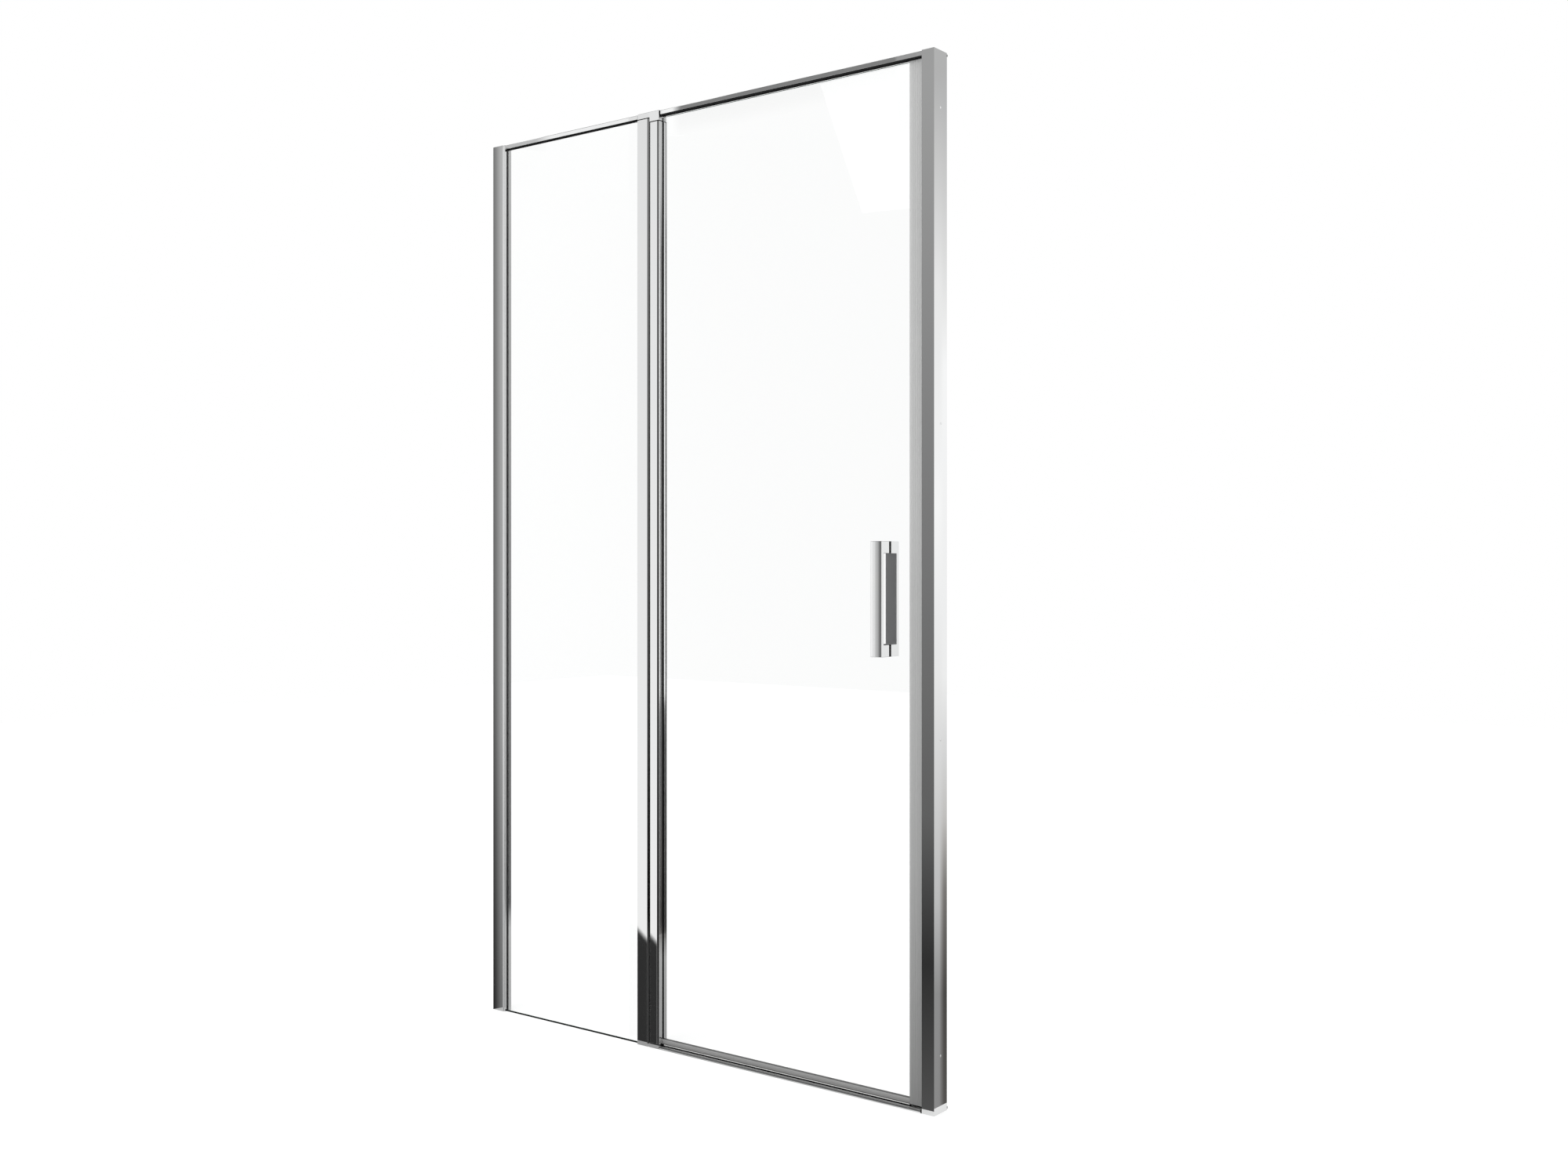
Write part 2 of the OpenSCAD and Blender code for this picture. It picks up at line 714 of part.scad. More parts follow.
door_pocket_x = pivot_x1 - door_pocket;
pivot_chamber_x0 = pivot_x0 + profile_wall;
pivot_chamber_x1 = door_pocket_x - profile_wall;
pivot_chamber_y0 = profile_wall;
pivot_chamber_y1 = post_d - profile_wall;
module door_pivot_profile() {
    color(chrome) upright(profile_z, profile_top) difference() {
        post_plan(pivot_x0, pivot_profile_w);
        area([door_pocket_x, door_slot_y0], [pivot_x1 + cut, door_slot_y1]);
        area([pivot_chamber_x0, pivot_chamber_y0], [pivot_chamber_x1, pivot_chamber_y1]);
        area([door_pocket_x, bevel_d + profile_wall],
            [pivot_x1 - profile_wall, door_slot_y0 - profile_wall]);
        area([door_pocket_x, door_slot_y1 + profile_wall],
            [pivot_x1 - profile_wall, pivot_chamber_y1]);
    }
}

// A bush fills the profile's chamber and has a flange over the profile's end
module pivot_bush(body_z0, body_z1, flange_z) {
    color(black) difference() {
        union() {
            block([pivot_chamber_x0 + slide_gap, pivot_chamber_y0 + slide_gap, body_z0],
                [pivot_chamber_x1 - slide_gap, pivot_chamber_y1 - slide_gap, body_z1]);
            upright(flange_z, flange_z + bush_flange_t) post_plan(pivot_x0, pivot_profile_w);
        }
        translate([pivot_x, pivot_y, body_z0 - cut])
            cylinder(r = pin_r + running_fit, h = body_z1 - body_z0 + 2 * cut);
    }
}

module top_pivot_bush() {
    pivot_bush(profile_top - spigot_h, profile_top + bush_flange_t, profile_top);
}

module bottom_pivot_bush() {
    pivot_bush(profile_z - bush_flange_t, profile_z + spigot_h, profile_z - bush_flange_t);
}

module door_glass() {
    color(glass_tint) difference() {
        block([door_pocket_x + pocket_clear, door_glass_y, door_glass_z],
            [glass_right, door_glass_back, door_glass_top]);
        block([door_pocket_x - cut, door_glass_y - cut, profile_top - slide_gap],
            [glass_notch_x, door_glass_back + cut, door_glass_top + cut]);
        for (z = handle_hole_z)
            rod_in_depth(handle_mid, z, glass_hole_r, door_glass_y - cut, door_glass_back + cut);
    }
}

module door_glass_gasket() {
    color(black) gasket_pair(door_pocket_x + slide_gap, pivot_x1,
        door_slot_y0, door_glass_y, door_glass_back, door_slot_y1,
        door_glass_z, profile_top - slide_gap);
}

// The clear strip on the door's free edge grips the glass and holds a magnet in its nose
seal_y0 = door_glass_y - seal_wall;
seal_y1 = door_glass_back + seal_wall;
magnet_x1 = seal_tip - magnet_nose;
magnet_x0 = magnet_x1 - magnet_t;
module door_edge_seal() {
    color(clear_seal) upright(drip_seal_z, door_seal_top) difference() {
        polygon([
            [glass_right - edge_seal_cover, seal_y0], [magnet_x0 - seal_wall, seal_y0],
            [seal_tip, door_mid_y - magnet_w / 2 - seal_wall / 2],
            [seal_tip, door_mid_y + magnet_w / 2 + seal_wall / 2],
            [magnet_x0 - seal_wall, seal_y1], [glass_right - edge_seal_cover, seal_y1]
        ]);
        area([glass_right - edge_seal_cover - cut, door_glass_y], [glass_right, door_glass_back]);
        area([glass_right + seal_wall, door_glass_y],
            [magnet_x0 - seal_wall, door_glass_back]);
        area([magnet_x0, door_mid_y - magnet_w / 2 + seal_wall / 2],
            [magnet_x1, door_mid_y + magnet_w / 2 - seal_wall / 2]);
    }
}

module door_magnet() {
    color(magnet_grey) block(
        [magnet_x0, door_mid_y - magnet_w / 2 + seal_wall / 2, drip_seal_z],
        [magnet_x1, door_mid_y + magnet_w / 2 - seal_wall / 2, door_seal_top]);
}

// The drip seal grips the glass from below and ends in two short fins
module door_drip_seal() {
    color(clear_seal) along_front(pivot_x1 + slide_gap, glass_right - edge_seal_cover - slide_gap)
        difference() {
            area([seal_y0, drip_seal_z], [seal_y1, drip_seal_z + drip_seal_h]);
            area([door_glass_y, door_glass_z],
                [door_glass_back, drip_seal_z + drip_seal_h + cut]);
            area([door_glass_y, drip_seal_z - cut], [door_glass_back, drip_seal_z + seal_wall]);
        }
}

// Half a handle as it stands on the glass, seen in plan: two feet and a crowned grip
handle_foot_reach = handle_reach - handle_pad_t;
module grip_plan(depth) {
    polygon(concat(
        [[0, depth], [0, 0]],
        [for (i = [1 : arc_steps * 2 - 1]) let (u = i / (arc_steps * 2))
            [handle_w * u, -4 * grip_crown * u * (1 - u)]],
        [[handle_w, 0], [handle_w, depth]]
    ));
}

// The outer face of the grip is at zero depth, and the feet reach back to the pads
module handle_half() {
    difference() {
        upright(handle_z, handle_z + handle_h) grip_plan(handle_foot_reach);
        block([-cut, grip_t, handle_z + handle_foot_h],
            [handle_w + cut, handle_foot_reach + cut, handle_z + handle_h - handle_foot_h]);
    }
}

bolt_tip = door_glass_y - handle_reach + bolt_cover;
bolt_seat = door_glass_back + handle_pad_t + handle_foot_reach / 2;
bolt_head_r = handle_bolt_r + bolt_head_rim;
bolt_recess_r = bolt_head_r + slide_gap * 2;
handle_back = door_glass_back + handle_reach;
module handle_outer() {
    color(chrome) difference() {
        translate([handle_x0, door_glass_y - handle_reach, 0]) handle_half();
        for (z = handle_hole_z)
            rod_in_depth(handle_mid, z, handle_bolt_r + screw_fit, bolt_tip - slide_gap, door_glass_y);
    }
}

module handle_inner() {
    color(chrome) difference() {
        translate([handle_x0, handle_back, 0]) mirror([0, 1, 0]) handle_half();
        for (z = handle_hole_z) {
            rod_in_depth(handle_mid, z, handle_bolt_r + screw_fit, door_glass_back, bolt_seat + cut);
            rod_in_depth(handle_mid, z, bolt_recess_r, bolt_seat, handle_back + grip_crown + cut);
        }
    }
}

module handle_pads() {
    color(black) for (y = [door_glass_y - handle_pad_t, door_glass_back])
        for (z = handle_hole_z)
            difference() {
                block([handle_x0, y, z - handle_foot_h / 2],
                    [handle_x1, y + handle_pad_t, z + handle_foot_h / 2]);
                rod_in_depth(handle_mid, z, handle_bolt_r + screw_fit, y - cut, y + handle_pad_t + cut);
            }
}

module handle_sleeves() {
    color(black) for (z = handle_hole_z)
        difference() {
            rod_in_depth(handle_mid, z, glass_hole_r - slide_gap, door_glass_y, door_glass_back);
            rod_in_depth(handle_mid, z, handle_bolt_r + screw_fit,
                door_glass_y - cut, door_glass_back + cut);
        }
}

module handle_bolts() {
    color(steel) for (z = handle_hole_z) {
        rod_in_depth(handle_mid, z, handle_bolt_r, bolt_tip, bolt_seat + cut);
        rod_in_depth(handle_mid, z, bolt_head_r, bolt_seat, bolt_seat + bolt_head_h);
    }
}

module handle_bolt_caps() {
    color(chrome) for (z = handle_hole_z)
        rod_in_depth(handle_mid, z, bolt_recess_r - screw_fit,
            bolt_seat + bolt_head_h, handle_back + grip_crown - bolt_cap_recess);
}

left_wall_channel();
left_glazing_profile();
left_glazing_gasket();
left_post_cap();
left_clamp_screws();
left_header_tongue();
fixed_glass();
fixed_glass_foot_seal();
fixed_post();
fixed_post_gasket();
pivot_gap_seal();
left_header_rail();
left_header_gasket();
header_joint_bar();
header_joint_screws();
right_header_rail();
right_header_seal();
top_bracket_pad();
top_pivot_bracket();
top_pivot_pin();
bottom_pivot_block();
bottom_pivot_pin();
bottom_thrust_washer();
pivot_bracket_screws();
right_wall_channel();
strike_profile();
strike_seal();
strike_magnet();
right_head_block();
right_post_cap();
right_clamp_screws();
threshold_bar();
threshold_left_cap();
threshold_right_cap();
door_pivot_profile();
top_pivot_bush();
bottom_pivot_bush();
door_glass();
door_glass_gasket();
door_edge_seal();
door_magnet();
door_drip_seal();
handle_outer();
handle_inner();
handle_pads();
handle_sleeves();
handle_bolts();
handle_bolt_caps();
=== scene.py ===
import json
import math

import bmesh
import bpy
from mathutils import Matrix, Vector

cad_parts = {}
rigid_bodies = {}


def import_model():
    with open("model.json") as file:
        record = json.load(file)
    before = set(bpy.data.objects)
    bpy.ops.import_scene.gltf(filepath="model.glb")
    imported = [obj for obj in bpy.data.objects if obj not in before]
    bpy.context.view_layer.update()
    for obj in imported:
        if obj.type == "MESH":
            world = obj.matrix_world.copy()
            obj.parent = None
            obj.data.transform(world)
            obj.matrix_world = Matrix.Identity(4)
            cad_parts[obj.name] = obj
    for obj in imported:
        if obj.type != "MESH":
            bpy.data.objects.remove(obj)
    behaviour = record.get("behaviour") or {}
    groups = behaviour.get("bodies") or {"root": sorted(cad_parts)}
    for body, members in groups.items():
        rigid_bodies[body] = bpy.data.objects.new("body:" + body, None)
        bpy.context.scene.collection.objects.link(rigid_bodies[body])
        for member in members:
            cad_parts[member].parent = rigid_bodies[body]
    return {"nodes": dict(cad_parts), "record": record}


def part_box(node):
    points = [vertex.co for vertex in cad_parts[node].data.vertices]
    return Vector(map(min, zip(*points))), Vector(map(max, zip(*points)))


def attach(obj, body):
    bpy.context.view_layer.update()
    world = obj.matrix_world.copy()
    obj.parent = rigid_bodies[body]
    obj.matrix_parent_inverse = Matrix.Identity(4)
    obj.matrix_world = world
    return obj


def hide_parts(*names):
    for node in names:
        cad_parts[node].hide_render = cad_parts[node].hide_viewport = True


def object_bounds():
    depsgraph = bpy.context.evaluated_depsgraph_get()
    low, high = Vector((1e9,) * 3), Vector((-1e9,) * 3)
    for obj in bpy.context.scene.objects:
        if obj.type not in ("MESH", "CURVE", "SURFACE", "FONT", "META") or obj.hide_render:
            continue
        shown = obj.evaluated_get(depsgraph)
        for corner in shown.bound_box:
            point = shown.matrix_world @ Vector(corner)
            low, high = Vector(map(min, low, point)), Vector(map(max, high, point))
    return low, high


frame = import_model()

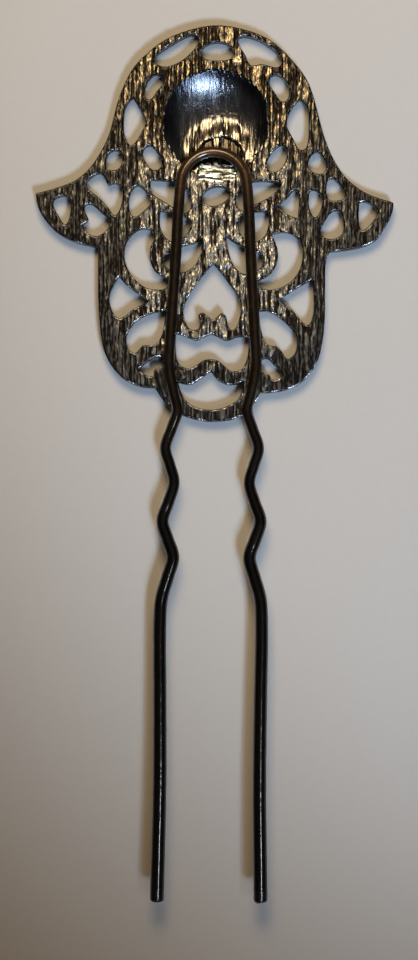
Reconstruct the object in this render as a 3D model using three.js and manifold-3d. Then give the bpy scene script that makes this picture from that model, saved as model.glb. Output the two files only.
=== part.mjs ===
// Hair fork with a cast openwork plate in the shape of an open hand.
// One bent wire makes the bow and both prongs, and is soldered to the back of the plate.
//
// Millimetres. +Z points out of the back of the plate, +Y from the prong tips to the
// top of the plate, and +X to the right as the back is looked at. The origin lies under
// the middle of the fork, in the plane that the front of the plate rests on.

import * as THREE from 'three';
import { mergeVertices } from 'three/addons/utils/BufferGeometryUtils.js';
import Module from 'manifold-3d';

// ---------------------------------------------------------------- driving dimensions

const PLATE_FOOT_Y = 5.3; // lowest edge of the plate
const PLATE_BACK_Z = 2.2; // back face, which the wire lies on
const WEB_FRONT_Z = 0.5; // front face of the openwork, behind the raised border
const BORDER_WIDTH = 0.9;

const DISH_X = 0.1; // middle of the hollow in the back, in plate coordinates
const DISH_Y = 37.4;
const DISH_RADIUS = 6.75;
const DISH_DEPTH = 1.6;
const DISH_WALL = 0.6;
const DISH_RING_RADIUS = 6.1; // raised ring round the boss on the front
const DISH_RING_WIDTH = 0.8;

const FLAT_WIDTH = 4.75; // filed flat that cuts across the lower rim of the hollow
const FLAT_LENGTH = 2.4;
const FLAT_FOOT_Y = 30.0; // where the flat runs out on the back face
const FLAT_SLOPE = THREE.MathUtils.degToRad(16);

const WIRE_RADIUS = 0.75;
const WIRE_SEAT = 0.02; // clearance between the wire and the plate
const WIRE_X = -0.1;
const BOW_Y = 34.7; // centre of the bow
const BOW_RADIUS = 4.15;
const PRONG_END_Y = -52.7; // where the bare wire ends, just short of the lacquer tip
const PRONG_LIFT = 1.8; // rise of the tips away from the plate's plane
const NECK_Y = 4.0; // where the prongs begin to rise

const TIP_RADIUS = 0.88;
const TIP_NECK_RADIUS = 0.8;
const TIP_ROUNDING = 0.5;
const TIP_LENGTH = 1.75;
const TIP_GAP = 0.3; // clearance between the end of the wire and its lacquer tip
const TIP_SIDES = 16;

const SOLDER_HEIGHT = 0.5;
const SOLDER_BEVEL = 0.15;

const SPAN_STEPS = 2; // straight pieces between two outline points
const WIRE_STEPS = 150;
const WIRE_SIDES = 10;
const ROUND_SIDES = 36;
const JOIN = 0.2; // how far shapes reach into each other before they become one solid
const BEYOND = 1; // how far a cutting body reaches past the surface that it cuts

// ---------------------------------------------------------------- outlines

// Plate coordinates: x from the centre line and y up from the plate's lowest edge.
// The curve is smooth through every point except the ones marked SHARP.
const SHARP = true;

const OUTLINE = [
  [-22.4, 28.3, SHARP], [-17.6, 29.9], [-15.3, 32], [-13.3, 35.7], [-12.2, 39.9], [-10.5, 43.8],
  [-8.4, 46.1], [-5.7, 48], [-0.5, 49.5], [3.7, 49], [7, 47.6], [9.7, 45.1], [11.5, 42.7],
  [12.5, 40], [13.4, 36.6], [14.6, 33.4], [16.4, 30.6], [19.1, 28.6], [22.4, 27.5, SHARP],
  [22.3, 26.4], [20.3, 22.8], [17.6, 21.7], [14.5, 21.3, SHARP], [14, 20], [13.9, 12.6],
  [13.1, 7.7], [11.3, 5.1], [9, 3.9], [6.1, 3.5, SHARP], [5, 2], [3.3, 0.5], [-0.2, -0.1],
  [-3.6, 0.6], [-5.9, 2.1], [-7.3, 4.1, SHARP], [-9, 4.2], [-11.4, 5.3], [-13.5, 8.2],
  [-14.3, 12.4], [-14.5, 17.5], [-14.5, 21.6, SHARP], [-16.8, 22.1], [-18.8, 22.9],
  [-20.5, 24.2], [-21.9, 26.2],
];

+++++

◆ TASK PROMPT ◆
Will you return exactly the lines above from the one with "door_glass();" down to the one with "depsgraph = bpy.context.evaluated_depsgraph_get()", counting both as part of the range?

◆ TASK RESPONSE ◆
door_glass();
door_glass_gasket();
door_edge_seal();
door_magnet();
door_drip_seal();
handle_outer();
handle_inner();
handle_pads();
handle_sleeves();
handle_bolts();
handle_bolt_caps();
=== scene.py ===
import json
import math

import bmesh
import bpy
from mathutils import Matrix, Vector

cad_parts = {}
rigid_bodies = {}


def import_model():
    with open("model.json") as file:
        record = json.load(file)
    before = set(bpy.data.objects)
    bpy.ops.import_scene.gltf(filepath="model.glb")
    imported = [obj for obj in bpy.data.objects if obj not in before]
    bpy.context.view_layer.update()
    for obj in imported:
        if obj.type == "MESH":
            world = obj.matrix_world.copy()
            obj.parent = None
            obj.data.transform(world)
            obj.matrix_world = Matrix.Identity(4)
            cad_parts[obj.name] = obj
    for obj in imported:
        if obj.type != "MESH":
            bpy.data.objects.remove(obj)
    behaviour = record.get("behaviour") or {}
    groups = behaviour.get("bodies") or {"root": sorted(cad_parts)}
    for body, members in groups.items():
        rigid_bodies[body] = bpy.data.objects.new("body:" + body, None)
        bpy.context.scene.collection.objects.link(rigid_bodies[body])
        for member in members:
            cad_parts[member].parent = rigid_bodies[body]
    return {"nodes": dict(cad_parts), "record": record}


def part_box(node):
    points = [vertex.co for vertex in cad_parts[node].data.vertices]
    return Vector(map(min, zip(*points))), Vector(map(max, zip(*points)))


def attach(obj, body):
    bpy.context.view_layer.update()
    world = obj.matrix_world.copy()
    obj.parent = rigid_bodies[body]
    obj.matrix_parent_inverse = Matrix.Identity(4)
    obj.matrix_world = world
    return obj


def hide_parts(*names):
    for node in names:
        cad_parts[node].hide_render = cad_parts[node].hide_viewport = True


def object_bounds():
    depsgraph = bpy.context.evaluated_depsgraph_get()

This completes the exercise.